The emails also revealed that Jonathan Silver, the executive director of the Department of Energy’s loan program, met with Woolard at his Washington D.C. home for dinner in Nov. 2010, months before the $1.6 billion loan guarantee agreement had been finalized.
According to a March 2012 Oversight report, which looked at how the Department of Energy managed its loan guarantee program, the Ivanpah project’s recovery estimate was the lowest – 55 percent – out of all of the loan guarantees the Committee reviewed.
Oversight, and other outside observers, have flagged the Obama administration’s possible conflicts of interest in the Ivanpah project.
Sanjay Wagle, who ran the group Clean Tech for Obama, which backed Obama during the 2008 presidential campaign, was appointed to the position of renewable energy adviser at the Department of Energy after the election.
Wagles’s Vantage Point Venture Partners invested in clean-tech companies that were given $2.4 billion in federal loan guarantees, the Washington Post reported in 2011. One of Vantage Point’s investments was BrightSource.
Financial struggles are not Ivanpah’s only problem. (RELATED: Google-Owned Solar Plant Ivanpah Incinerates At Least 1,000 Birds Per Year)

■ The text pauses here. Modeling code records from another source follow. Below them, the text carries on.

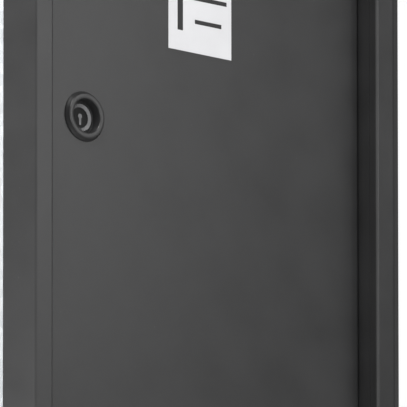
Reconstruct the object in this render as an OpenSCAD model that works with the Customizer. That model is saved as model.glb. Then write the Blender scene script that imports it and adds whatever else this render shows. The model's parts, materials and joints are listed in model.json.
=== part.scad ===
// Through-the-wall parcel drop box: a zinc-coated body sleeve between two splayed steel collars.
// The owner's side faces -Y and has the recessed, lockable removal door.
// The street side faces +Y and has the bottom-hinged intake hopper.
// The origin is at the middle of the bottom edges, +Z is up, and all sizes are in millimetres.

/* [Box] */
// Overall width across the collars
box_w = 385; // [340:1:460]
// Overall height of the collars
box_h = 600; // [560:1:760]
// Overall depth, from the owner's flange to the pull handle
box_d = 322; // [300:1:420]
// How far the pull handle and the drip rail stand out from the street flange
street_proud = 12; // [8:1:20]

/* [Collar] */
// Width of the flat flange, between its bend lines
flange_w = 17.2; // [15:0.1:26]
// How far the splayed edge runs outward
splay_out = 17.8; // [10:0.1:24]
// How far the splayed edge runs back
splay_back = 15.8; // [8:0.1:18]
// Sheet thickness of the collar
collar_t = 1.5; // [1:0.1:2]
// Outside radius of the bend between flange and splay
outer_bend_r = 4.5; // [3:0.1:6]
// Outside radius of the bend between flange and inner wall
inner_bend_r = 2; // [1.8:0.1:3.2]
// Distance of the groove in the inner wall behind the flange
groove_in = 3.3; // [3.2:0.1:4]
// Width of the groove
groove_w = 5.3; // [2:0.1:5.5]
// Depth of the groove
groove_d = 0.8; // [0.8:0.1:4]
// Depth of the inner wall
wall_depth = 32; // [31:1:33]
// Depth of the door face behind the flange
recess = 19; // [18:0.5:20]

/* [Removal door] */
// Gap all round the door
door_gap = 1.2; // [1.2:0.05:2.5]
// Sheet thickness of the door and of the hopper panel
door_t = 1.5; // [1.2:0.1:2]
// Depth of the folded edges of the door
door_fold = 12; // [10:0.5:13]
// Radius of the folds
fold_r = 2.2; // [1.8:0.1:3]
// Distance of the pivot axis from the door's right edge
pivot_in = 12; // [12:0.5:15]
// Distance of the pivot axis behind the door's face
pivot_back = 5; // [4.5:0.1:5.5]
// Diameter of every pivot pin
pin_d = 6; // [5:0.5:6]
// Radial clearance of a running pin
pin_play = 0.05; // [0.03:0.01:0.1]

/* [Lock] */
// Distance of the lock from the middle of the box
lock_x = -112; // [-114:0.5:-100]
// Height of the lock's axis
lock_z = 340; // [300:1:400]
// Diameter of the raised ring where it meets the door
shroud_base_d = 37.6; // [36:0.1:40]
// Diameter of the ring's rounded lip
shroud_d = 34.2; // [33:0.1:35]
// Height of the raised ring above the door
shroud_h = 3.7; // [3:0.1:5]
// Diameter of the recess inside the ring
shroud_bore = 25.4; // [24:0.1:26]
// Diameter of the threaded barrel behind the ring
barrel_d = 28; // [27.5:0.1:29]
// Length of the barrel behind the door's face
barrel_l = 16; // [14:0.5:17]
// Outside diameter of the lock's inner tube
tube_d = 20.8; // [20:0.1:22]
// Diameter of the turning spindle
spindle_d = 15.4; // [14:0.1:16]
// Length of the cam from the lock's axis to its tip
cam_reach = 36; // [34:0.5:38]

/* [Hopper] */
// Height of the hopper's bottom edge
hopper_z = 302; // [290:1:330]
// Radius of the side cheeks
cheek_r = 175; // [150:1:180]
// Angle between the hopper panel and its tray
tray_angle = 115; // [105:1:120]
// Sheet thickness of the cheeks and the tray
cheek_t = 2; // [1.5:0.1:2]
// Length of the pull handle
pull_w = 150; // [110:1:180]
// Diameter of the pull handle's bar
pull_d = 10; // [8:0.5:12]

/* [Body sleeve] */
// Sheet thickness of the sleeve
sleeve_t = 1.5; // [1.2:0.1:2]
// How far the sleeve's ends sit behind the flanges
sleeve_in = 14; // [12:1:18]
// Spacing of the wall fixings along the depth
fix_dy = 180; // [120:1:200]
// Spacing of the wall fixings along the height
fix_dz = 420; // [300:1:440]
// Diameter of the wall fixing holes
fix_d = 6.6; // [5.5:0.1:9]

/* [Label] */
// Width of the label
label_w = 61.2; // [50:0.1:70]
// Height of the label
label_h = 105; // [90:1:110]
// Distance of the label's middle from the middle of the box
label_x = 0.3; // [-10:0.1:10]
// Height of the label's bottom edge above the lock's axis
label_up = 65; // [60:0.1:70]

/* [Hidden] */
$fn = 64;
half_w = box_w / 2;
frame_in = flange_w + splay_out;          // collar width, outer edge to inner wall
open_w = half_w - frame_in;               // half width of the opening
open_z0 = frame_in;                       // bottom of the opening
open_z1 = box_h - frame_in;               // top of the opening
front_y = -box_d / 2;                     // plane of the owner's flange
street_y = box_d / 2 - street_proud;      // plane of the street flange
splay_a = atan2(splay_back, splay_out);   // slope of the splayed edge
sleeve_w = open_w + collar_t;             // half width inside the sleeve
sleeve_z0 = open_z0 - collar_t - sleeve_t; // underside of the sleeve
sleeve_z1 = open_z1 + collar_t + sleeve_t; // top of the sleeve

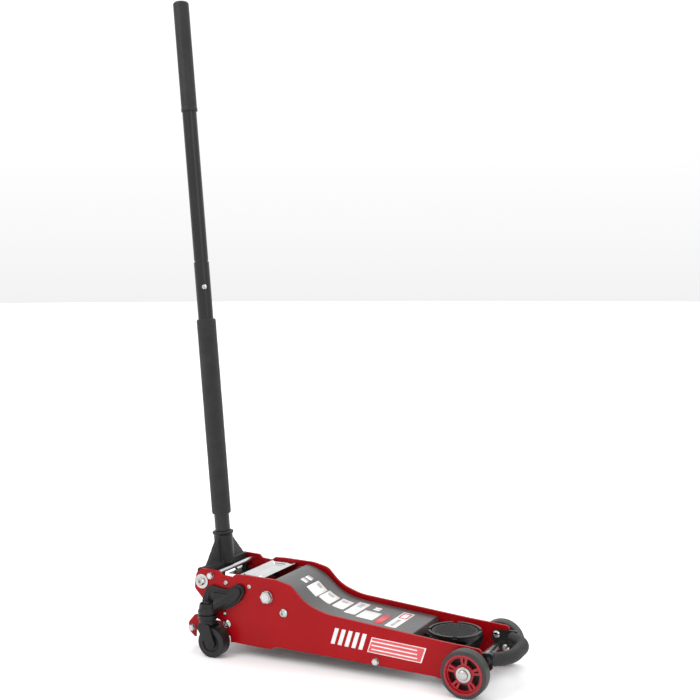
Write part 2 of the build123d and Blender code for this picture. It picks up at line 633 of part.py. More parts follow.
def link_pin():
    pin = rod_y(CARRIER_LINK_PIVOT, LINK_PIN_R, -76.5, 76.5)
    ends = [rod_y(CARRIER_LINK_PIVOT, 8.5, y0, y0 + 1.6) for y0 in (-78.1, 76.5)]
    return pin + ends[0] + ends[1]


# ---------------------------------------------------------------- ram and pump
def ram_head():
    """Crosshead whose upright slot drives the crank pin."""
    x = CRANK_PIN[0]
    head = block(x - 15, x + 15, -16, 16, RAM_Z - 17, RAM_Z + 17)
    head = chamfer(head.edges().filter_by(Axis.Y), 5)
    slot_half = CRANK_PIN_R + 0.6
    slot = block(x - slot_half, x + slot_half, -17, 17, RAM_Z - 4.2, RAM_Z + 4.2)
    for dz in (-4.2, 4.2):
        slot = slot + rod_y((x, RAM_Z + dz), slot_half, -17, 17)
    return head - slot


def pump_plunger():
    """Plunger pushed by the roller under the yoke, with a round head."""
    head_x = -281.6
    head = lathe([(0, 0), (8.0, 0), (9.5, 1.2), (9.5, 4.5), (0, 4.5)], (head_x, 0, PUMP_Z), (1, 0, 0))
    return head + rod_x(0, PUMP_Z, PLUNGER_R, head_x + 4.5, -236)


def release_valve():
    """Spindle with a flange and a slotted top that the handle linkage turns."""
    stem = rod_z(-236, 26, 6.0, 104, 118.3) + rod_z(-236, 26, 9.0, 118.3, 123) + rod_z(-236, 26, 6.5, 123, 140)
    return stem - block(-240, -232, 24, 28, 130, 141)


# ---------------------------------------------------------------- yoke and handle (handle frame)
HANDLE_FRAME = Location((YOKE_PIVOT[0], 0, YOKE_PIVOT[1]), (0, -LEAN, 0))
ROLLER = (YOKE_PIVOT[0] - 11.0, YOKE_PIVOT[1] - 22.0 * math.cos(math.radians(30)))


def upright(radius, w0, w1):
    """Cylinder on the handle axis between two heights, in the handle frame."""
    return rod((HANDLE_U, 0, w0), (HANDLE_U, 0, w1), radius)


def yoke_casting():
    """Flared casting: a web over two pivot ears, a handle socket, a collar and the cam cheeks."""
    flare = [(1, -74, 24), (1, 74, 24), (1, 21, 81), (1, -21, 81)]
    web = extrude(Face(Wire.make_polygon(flare, close=True)), amount=10, dir=(1, 0, 0))
    foot = block(-4, 14, -74, 74, 10, 28)
    ears = None
    for side in (-1, 1):
        y0, y1 = sorted((side * 66, side * 77))
        ear = slab(outline([(-14, 26, 4), (14, 26, 4), (14, 6, 5), (10, -14, 9), (-12, -14, 9), (-16, 6, 5)]), y0, y1)
        ear = ear + rod_y((0, 0), 16.5, y0, y1)
        ears = ear if ears is None else ears + ear
    casting = web + foot + ears + upright(20.0, 20, COLLAR_W)
    casting = casting + rod_y((-6, 15.5), 7.0, -66.5, 66.5)
    collar = lathe([(17.0, COLLAR_W - 2), (21.0, COLLAR_W - 2), (22.5, COLLAR_W), (22.5, COLLAR_W + 3),
                    (21.0, COLLAR_W + 5), (17.0, COLLAR_W + 5)], (HANDLE_U, 0, 0), (0, 0, 1))
    casting = casting + collar
    casting = casting - upright(TUBE_R + FIT, 46, 130)
    casting = casting - rod_y((0, 0), 8.0 + FIT, -80, 80)
    placed = HANDLE_FRAME * casting
    cheeks = None
    for side in (-1, 1):
        y0, y1 = sorted((side * 8, side * 13))
        top = (YOKE_PIVOT[0] - 7.5, YOKE_PIVOT[1] + 14)
        cheek = link_shape(top, ROLLER, 7.0, 6.0, y0, y1)
        cheeks = cheek if cheeks is None else cheeks + cheek
    placed = placed + cheeks
    return placed - rod_y(ROLLER, 3.0 + FIT, -20, 20)


def pump_roller():
    """Cam roller with its pin."""
    return rod_y(ROLLER, 7.0, -7.7, 7.7) + rod_y(ROLLER, 3.0, -14.5, 14.5)


def lower_tube():
    tube = upright(TUBE_R, 46.5, JOINT_W) - upright(BORE_R, 49, JOINT_W + 1)
    direction = lock_direction()
    hole = rod((HANDLE_U, 0, LOCK_W), shifted3((HANDLE_U, 0, LOCK_W), direction, 20), 3.0 + FIT)
    return HANDLE_FRAME * (tube - hole)


def lock_direction():
    """Unit vector from the handle axis out through the lock screw."""
    turn = math.radians(-50)
    return (math.cos(turn), math.sin(turn), 0)


def shifted3(point, direction, distance):
    return tuple(p + d * distance for p, d in zip(point, direction))


def lock_screw():
    """Clamp screw in the lower tube, shown backed off so that its tip stays in the tube wall."""
    axis_point, direction = (HANDLE_U, 0, LOCK_W), lock_direction()
    shank = rod(shifted3(axis_point, direction, BORE_R + 0.3), shifted3(axis_point, direction, TUBE_R + 0.3), 3.0)
    head = lathe([(0, 0), (5.2, 0), (5.2, 1.4), (3.6, 3.0), (0, 3.6)],
                 shifted3(axis_point, direction, TUBE_R + 0.3), direction)
    return HANDLE_FRAME * (shank + head)


def foam_sleeve():
    profile = [(TUBE_R + FIT, FOAM_W[0]), (18.8, FOAM_W[0]), (20.3, FOAM_W[0] + 3), (20.3, FOAM_W[1] - 3),
               (18.8, FOAM_W[1]), (TUBE_R + FIT, FOAM_W[1])]
    return HANDLE_FRAME * lathe(profile, (HANDLE_U, 0, 0), (0, 0, 1))


def upper_tube():
    """Upper section with a swaged spigot that slides in the lower tube."""
    profile = [(11.6, JOINT_W - 82), (13.2, JOINT_W - 82), (BORE_R - FIT, JOINT_W - 80), (BORE_R - FIT, JOINT_W + 0.3),
               (14.6, JOINT_W + 3), (UPPER_R, JOINT_W + 6), (UPPER_R, TOP_W - 4), (12.4, TOP_W - 4),
               (12.4, JOINT_W + 6), (11.6, JOINT_W)]
    return HANDLE_FRAME * lathe(profile, (HANDLE_U, 0, 0), (0, 0, 1))


def grip():
    """Closed-end hand grip with a low rib at its mouth."""
    low, top = GRIP_W
    profile = [(UPPER_R + FIT, low), (16.8, low), (17.2, low + 1.5), (17.2, low + 6), (16.5, low + 7.5),
               (16.5, top - 5), (15.4, top - 1.4), (12.5, top), (0, top), (0, top - 3.9), (UPPER_R + FIT, top - 3.9)]
    return HANDLE_FRAME * lathe(profile, (HANDLE_U, 0, 0), (0, 0, 1))


# ---------------------------------------------------------------- assembly
def build():
    sided("side_plate", side_plate())
    group("tie_rods", [tie_rod(at) for at in TIE_RODS])
    group("tie_rod_nuts", [s for at in TIE_RODS for s in both(tie_rod_nut(at))])
    single("arm_shaft", arm_shaft())
    group("arm_shaft_nuts", both(shaft_nut()))
    group("level_link_studs", both(level_stud()))
    group("yoke_pivot_bolts", both(yoke_bolt()))
    single("front_axle", rod_y(AXLE, AXLE_R, -116.6, 116.6))
    group("front_axle_caps", [s for piece in axle_cap() for s in both(piece)])

    tabs = both(bumper_tab())
    core = bent_bar(CORE_R, BUMPER_START) + tabs[0] + tabs[1]
    single("bumper_bar", core)
    sleeve = bent_bar(BUMPER_R, BUMPER_START) - bent_bar(CORE_R + FIT, BUMPER_START)
    for side in (-1, 1):
        y0, y1 = sorted((side * (GAP_HALF - 6.3), side * (GAP_HALF + 0.3)))
        sleeve = sleeve - block(300, 352.3, y0, y1, 30, 80.3)
    single("bumper_sleeve", sleeve.solids().sort_by(SortBy.VOLUME)[-1])
    group("bumper_bolts", [s for at in BUMPER_BOLTS for s in both(bumper_bolt(at))])

    single("power_unit_block", unit_block())
    group("reservoir_shell", [reservoir(), filler_plug()])
    single("ram_cylinder", ram_cylinder())
    single("pump_barrel", pump_barrel())
    unit_bolts = [bolt(at, head, 4.5, shank, -PLATE_OUT, -60) for at, head, shank in UNIT_BOLTS]
    unit_bolts += [bolt(at, head, 3.0, shank, -PLATE_OUT, -74) for at, head, shank in COVER_SCREWS]
    group("power_unit_bolts", [s for b in unit_bolts for s in both(b)])
    single("cover_plate", cover_plate())
    group("cover_screws", [cover_screw(y) for y in (-45.0, 45.0)])
    single("rear_shroud", rear_shroud())
    group("caster_guards", both(caster_guard()))

    sided("caster_bracket", caster_bracket())
    group("caster_bracket_bolts", [s for at in BRACKET_BOLTS for s in both(bracket_bolt(at))])
    group("caster_kingpins", both(kingpin()))
    sided("caster_fork", caster_fork())
    sided("caster_wheel", caster_wheel())
    sided("front_rim", front_rim())
    group("front_tyre_right", front_tyre())
    group("front_tyre_left", [mirrored(piece) for piece in front_tyre()])

    sided("arm_plate", arm_plate())
    single("arm_cover", arm_cover())
    hub = rod_y(ARM_PIVOT, 17.0, -ARM_IN, ARM_IN) - rod_y(ARM_PIVOT, SHAFT_R + FIT, -70, 70)
    single("arm_hub_tube", hub)
    group("ram_crank", both(crank_plate()) + [rod_y(CRANK_PIN, CRANK_PIN_R, -50, 50)])
    single("arm_cross_tube", rod_y((60, 82), 11.0, -ARM_IN, ARM_IN) - rod_y((60, 82), 8.0, -70, 70))
    single("carrier_pivot_pin", carrier_pin())

    single("saddle_carrier", saddle_carrier())
    single("saddle_cup", saddle_cup())
    single("saddle_pad", saddle_pad())
    sided("level_link", level_link())
    single("level_link_pin", link_pin())

    single("ram_rod", rod_x(0, RAM_Z, RAM_R, -246, CRANK_PIN[0] - 15))
    single("ram_head", ram_head())
    single("pump_plunger", pump_plunger())
    single("release_valve", release_valve())
    single("pump_spring", coil((-276.4, 0, PUMP_Z), (1, 0, 0), 9.0, 1.4, 5, 28.2))
    anchor, reach = BLOCK_FRONT + 1.2, CRANK_PIN[0] - CRANK_PIN_R - BLOCK_FRONT - 2.4
    group("arm_return_springs", [coil((anchor, y, CRANK_PIN[1]), (1, 0, 0), 4.6, 1.6, 14, reach)
                                 for y in (-44.0, 44.0)])

    single("yoke_casting", yoke_casting())
    single("pump_roller", pump_roller())
    single("handle_lower_tube", lower_tube())
    single("handle_foam_sleeve", foam_sleeve())
    single("handle_lock_screw", lock_screw())
    single("handle_upper_tube", upper_tube())
    single("handle_grip", grip())


build()
os.makedirs("parts", exist_ok=True)
for part_name, shape in PARTS.items():
    export_step(shape, f"parts/{part_name}.step")
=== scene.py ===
"""Looks of the low-profile trolley jack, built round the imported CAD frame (metres, jack lowered)."""
import math

import bmesh
import bpy
from mathutils import Matrix, Vector, noise
from mathutils.bvhtree import BVHTree


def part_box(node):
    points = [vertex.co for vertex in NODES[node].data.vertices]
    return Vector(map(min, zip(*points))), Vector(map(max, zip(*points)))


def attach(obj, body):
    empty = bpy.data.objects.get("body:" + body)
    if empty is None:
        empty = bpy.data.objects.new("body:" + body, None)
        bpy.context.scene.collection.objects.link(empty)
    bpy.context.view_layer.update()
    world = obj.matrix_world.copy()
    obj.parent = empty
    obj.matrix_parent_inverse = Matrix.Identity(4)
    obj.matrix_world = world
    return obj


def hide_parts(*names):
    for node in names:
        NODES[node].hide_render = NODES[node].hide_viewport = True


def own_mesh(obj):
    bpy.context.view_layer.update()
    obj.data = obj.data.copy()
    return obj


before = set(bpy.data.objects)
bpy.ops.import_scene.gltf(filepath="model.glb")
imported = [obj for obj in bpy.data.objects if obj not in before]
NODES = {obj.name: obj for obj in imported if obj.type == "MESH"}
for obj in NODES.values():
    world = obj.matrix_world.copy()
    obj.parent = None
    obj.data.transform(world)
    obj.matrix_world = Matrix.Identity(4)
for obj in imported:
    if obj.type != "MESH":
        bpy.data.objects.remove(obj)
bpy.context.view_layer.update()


# ---------------------------------------------------------------- places taken from the frame
def centre(node):
    low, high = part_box(node)
    return (low + high) / 2


HANDLE_LEAN = math.radians(4.745)   # to the rear, with the handle upright
HANDLE_TOP_W = 1.207                # height of the top along the handle, from the yoke pivot
GRIP_R = 0.0165


def handle_line():
    """Top point and unit direction of the handle axis, from the box of the grip."""
    low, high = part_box("handle_grip")
    direction = Vector((-math.sin(HANDLE_LEAN), 0, math.cos(HANDLE_LEAN)))
    top = Vector((low.x + GRIP_R * math.cos(HANDLE_LEAN), 0, high.z - GRIP_R * math.sin(HANDLE_LEAN)))
    return top, direction


TOP, UP = handle_line()


def on_handle(w):
    """Point of the handle axis at a height along it."""
    return TOP + UP * (w - HANDLE_TOP_W)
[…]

Environmentalists have criticized the plant for causing the death of between 1,000 and 28,000 birds per year. The birds apparently mistake the Ivanpah’s large field of mirrors for water. When they fly towards it, the birds are fried as they near the mirrors, which generate heat of up to 800 degrees Fahrenheit. (RELATED: Government Report Confirms That Southwest Solar Plant Blinds Airline Pilots)
Airplane pilots have also complained about the plant. A government study found that the mirrors can temporarily blind pilots flying near the facility.